At least one person died and hundreds fell ill in central China from drinking tap water tainted by a chemical leak, local hospitals said Thursday, amid reports over 1,000 people may have been poisoned.
Government officials in the county of Chenxi in Hunan province have acknowledged the leak from a chemical factory, saying 26 people had been poisoned, the Beijing News reported.
But local hospital staff told AFP several dozen had been treated, while the newspaper quoted hospitals and local residents saying more than 1,000 had been poisoned.

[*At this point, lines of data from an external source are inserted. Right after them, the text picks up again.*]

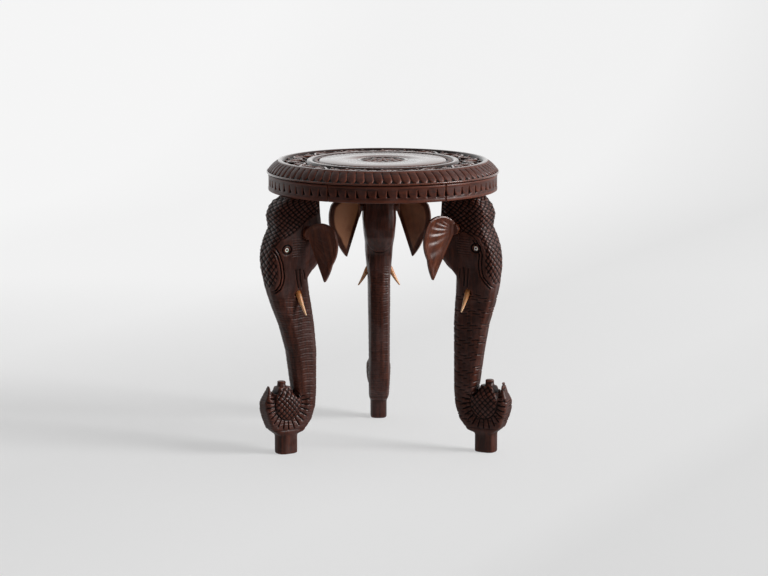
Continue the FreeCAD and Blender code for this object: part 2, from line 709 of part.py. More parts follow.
def build_top(doc):
    """Turn the table top: bevel and lip outside, and a sunk border with two rings of leaves in its face."""
    body = new_body(doc, "table_top")
    rim = "Sizes.top_diameter / 2"
    sketch = new_sketch(body, "TopOutline", "XZ_Plane")
    draw_outline(sketch, [
        ("0", APRON_TOP),
        (rim, APRON_TOP),
        (rim, "(Sizes.stool_height - Sizes.bevel_drop)"),
        (f"{rim} - Sizes.bevel_width", "Sizes.stool_height"),
        ("0", "Sizes.stool_height"),
    ])
    feature(body, "Revolution", "Board", Profile=sketch, ReferenceAxis=(sketch, ["V_Axis"]), Angle=360)
    ring = new_sketch(body, "BorderSketch", "XZ_Plane")
    edge = f"({rim} - Sizes.bevel_width - Sizes.rim_width)"
    floor, roof = "Sizes.stool_height - Sizes.border_depth", "Sizes.stool_height + Sizes.cut_overrun"
    draw_rectangle(ring, (f"{edge} - Sizes.border_width", floor), (edge, roof))
    feature(body, "Groove", "Border", Profile=ring, ReferenceAxis=(ring, ["V_Axis"]), Angle=360)
    middle = f"({edge} - Sizes.border_width / 2)"
    add_border_leaves(body, "Outer", middle, "1", "0")
    add_border_leaves(body, "Inner", middle, "-1", "180 / Sizes.vine_bends")
    return body


def add_border_leaves(body, name, middle, way, azimuth):
    """Raise a ring of leaf groups from the border's floor, which point out (a way of 1) or in (-1)."""
    floor = "Sizes.stool_height - Sizes.border_depth"
    turn = Rotation(Vector(0, 0, 1), value(azimuth))
    sketch = new_sketch(body, f"{name}LeafSketch", "XY_Plane", ("0", "0", floor), turn)
    share = f"{way} * Sizes.border_width"
    corners = [(f"{middle} + {share} * {out}", f"{share} * {along}" if along else "0") for out, along in LEAF_SHARES]
    draw_outline(sketch, corners)
    leaf = feature(body, "Pad", f"{name}Leaf", Profile=sketch, Length="Sizes.leaf_height")
    # A pattern doesn't become the body's last step by itself.
    body.Tip = feature(
        body, "PolarPattern", f"{name}Leaves", Originals=[leaf], Axis=(origin_part(body, "Z_Axis"), [""]), Angle=360,
        Occurrences="Sizes.vine_bends",
    )


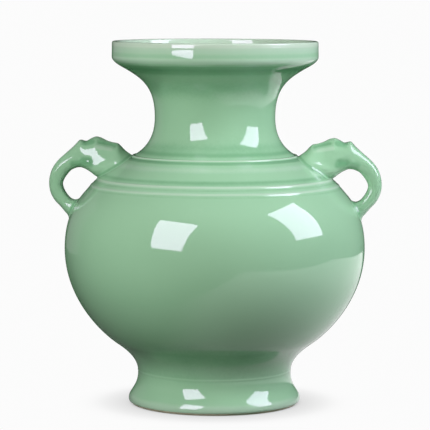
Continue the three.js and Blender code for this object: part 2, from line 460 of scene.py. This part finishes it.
def lower_belly():
    """The bowl of the belly, with the floor of the vase."""
    inner = [p for p in INNER if INSIDE_START < p.y < BELLY_WIDEST[1] - 1]
    inner.append(at_height(INNER, BELLY_WIDEST[1]))
    floor = [Vector(p) for p in ((57.5, 36.8), (53, 34.4), (46, 33.2), (38, FLOOR_TOP), (0, FLOOR_TOP))]
    base = [Vector((0, FOOT_WAIST[1]))]
    outer = between(OUTER, FOOT_WAIST[1], BELLY_WIDEST[1])
    return turned("lower_belly", base + outer + inner[::-1] + floor, GLAZE)


def mouth_dish():
    """The dish-shaped mouth with its upright rim and rounded lip."""
    outer = between(OUTER, DISH_START[1], LIP[1])
    inner = [at_height(INNER, DISH_START[1])]
    inner += [p for p in INNER if DISH_START[1] + 1 < p.y < LIP[1] - SAME_POINT]
    return turned("mouth_dish", joined(outer, lip_arc(), inner[::-1]), GLAZE)


foot_ring()
foot()
lower_belly()
wall("upper_belly", BELLY_WIDEST[1], SHOULDER_START[1])
wall("shoulder", SHOULDER_START[1], NECK_START[1])
wall("neck", NECK_START[1], DISH_START[1])
mouth_dish()

# ---- handles -----------------------------------------------------------------------------------

RIBS = 176  # points round a handle
DENSE = 240  # points on half a section before it is spaced out anew
RINGS_PER_STATION = 6
RINGS_AT_ROOT = 14
ROOT = 19  # the station past which the trunk runs down to the belly
FILLET = 3.6  # how far the slip runs out where a handle meets the body
UNDER_FILLET = 1.3  # the same under the head, where it closes on the shoulder
BURIED = 0.15  # the slip's edge goes under the body's skin by this much
DEEPEST = 3.4  # how far into the wall a handle's end reaches, so none of it shows inside the vase
SQUARED_TOP = 0.6  # how much of a section's squareness goes into flattening its top and bottom

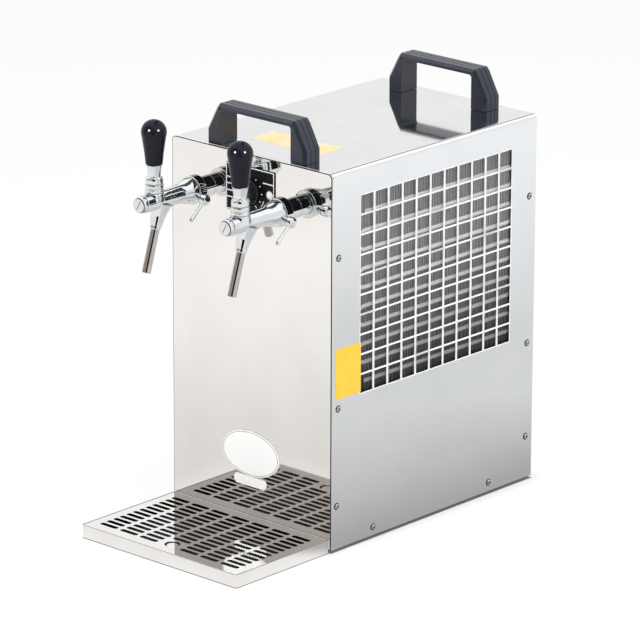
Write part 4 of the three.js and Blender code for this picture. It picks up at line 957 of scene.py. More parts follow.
@dataclass
class Thermostat:
    """Dial plate with its printed lines, scale marks and pilot lamp, and the fluted knob."""

    half: float = 37.0
    low: float = 374.0
    high: float = 429.0
    front: float = 1.3
    ink: float = 0.12
    line: float = 1.3
    border: float = 1.1
    scale_radius: float = 16.6
    arc_radius: float = 22.6
    arc_width: float = 0.9
    knob_radius: float = 14.0
    knob_back: float = 1.6
    knob_length: float = 15.0
    lamp_place: Point = (30.2, 0.0, 402.4)

    def plate(self) -> None:
        """Black plate with a hole for the knob's shaft."""
        hole = round_hole(0.0, DIAL_HEIGHT, DIAL_HOLE, 32)
        shape = rectangle(-self.half, self.low, self.half, self.high, 1.2)
        face = Draft().plate(shape, [hole], 0.3, self.front, Axis.FORWARD)
        face.piece("dial_face", DIAL_INK, "dial_black", "dial_plate", bevel=0.15)

    def lines(self) -> None:
        """White border, lines on both sides of the dial, scale marks and arcs."""
        start, end = self.front, self.front + self.ink
        half, low, high = self.half - 0.5, self.low + 0.5, self.high - 0.5
        inner = half - self.border
        hole = rectangle(-inner, low + self.border, inner, high - self.border, 0.4)
        ink = Draft().plate(rectangle(-half, low, half, high, 0.8), [hole], start, end, Axis.FORWARD)
        bars = [(-inner, z, -24.5) for z in (388.5, 396.0, 404.0, 411.5)]
        for left, z, right in (*bars, (19.5, 413.6, inner), (24.5, 386.4, inner)):
            ink.box((left, -end, z), (right, -start, z + self.line))
        for i in range(11):
            angle = math.radians(240 - 30 * i)
            long = 3.4 if i % 5 == 0 else 2.2
            along = Vector((math.cos(angle), math.sin(angle)))
            across = Vector((-along.y, along.x)) * 0.45
            a, b = along * self.scale_radius, along * (self.scale_radius + long)
            corners = [a - across, b - across, b + across, a + across]
            ink.pulled([(p.x, DIAL_HEIGHT + p.y) for p in corners], start, end, Axis.FORWARD)
        sweep = 50 / 180
        for first in (200 / 180, -70 / 180):
            shape = arc(0.0, DIAL_HEIGHT, self.arc_radius, first, sweep, 14)
            shape += arc(0.0, DIAL_HEIGHT, self.arc_radius - self.arc_width, first + sweep, -sweep, 14)
            ink.pulled(shape, start, end, Axis.FORWARD)
        ink.piece("dial_marks", WHITE_INK, "lamp_white")

    def lamp(self) -> None:
        """Milky pilot lamp in a thin bezel."""
        low = self.front
        profile = rounded([(4.0, low), (4.0, low + 1.2), (2.4, low + 2.6), (0, low + 3.0)], 1.0, 5)
        lens = Draft().turned(profile, self.lamp_place, Axis.FORWARD, 40)
        lens.piece("pilot_lens", LAMP_LENS, "lamp_white", "pilot_lamp", sharp=32)
        profile = rounded([(3.9, low), (5.0, low), (5.0, low + 1.0), (3.9, low + 1.1), (3.9, low)], 0.25, 2)
        bezel = Draft().turned(profile, self.lamp_place, Axis.FORWARD, 40)
        bezel.piece("pilot_bezel", CHROME, "chrome", sharp=32)

    def knob(self) -> None:
        """Fluted knob with a pointer line."""
        back, length, radius = self.knob_back, self.knob_length, self.knob_radius
        profile = [
            (radius, 0.0), (radius, 2.2), (radius - 0.7, 3.0), (radius - 0.9, length - 1.6),
            (radius - 1.5, length - 0.5), (radius - 3.0, length),
        ]
        rows = []
        for index, (r, station) in enumerate(profile):
            row = []
            for i in range(108):
                angle = 2 * math.pi * i / 108
                q = r - (0.0 if index < 2 else 0.75 * max(0.0, math.cos(18 * angle)) ** 2)
                row.append(Vector((q * math.cos(angle), -back - station, DIAL_HEIGHT + q * math.sin(angle))))
            rows.append(row)
        node = "thermostat_knob"
        Draft().skin(rows).piece("dial_knob", BLACK_ABS, "black_plastic", node, node)
        face = back + length
        line = Draft().box((-0.7, -face - 0.35, DIAL_HEIGHT + 2.5), (0.7, -face + 0.3, DIAL_HEIGHT + 10.8))
        line.piece("dial_pointer", WHITE_INK, "lamp_white", body=node, bevel=0.2)

    def build(self) -> None:
        """Builds the thermostat's visible pieces."""
        self.plate()
        self.lines()
        self.lamp()
        self.knob()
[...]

"We have 70-80 patients at our hospital at the moment, but during the day, we get about 700 to 800 people a day arriving with the symptoms," a staffer at the Chenxi People's Hospital, who gave only his surname Zhang, told AFP by phone.
"This is due to sulfuric acid poisoning from the local factory."
The man added most sufferers had only light symptoms.
However, a doctor surnamed Li at the Chinese Medicine Hospital told AFP one person had died at that hospital, which now has about three dozen sufferers hospitalised.
The source of the chemical leak has been identified as the Xiaoping chemical plant in the town of Banqiao, it said.
The problem first came to light in early December, when a retired coal miner discovered that his tap water had turned yellow, the report said, quoting an unnamed victim of the poisoning.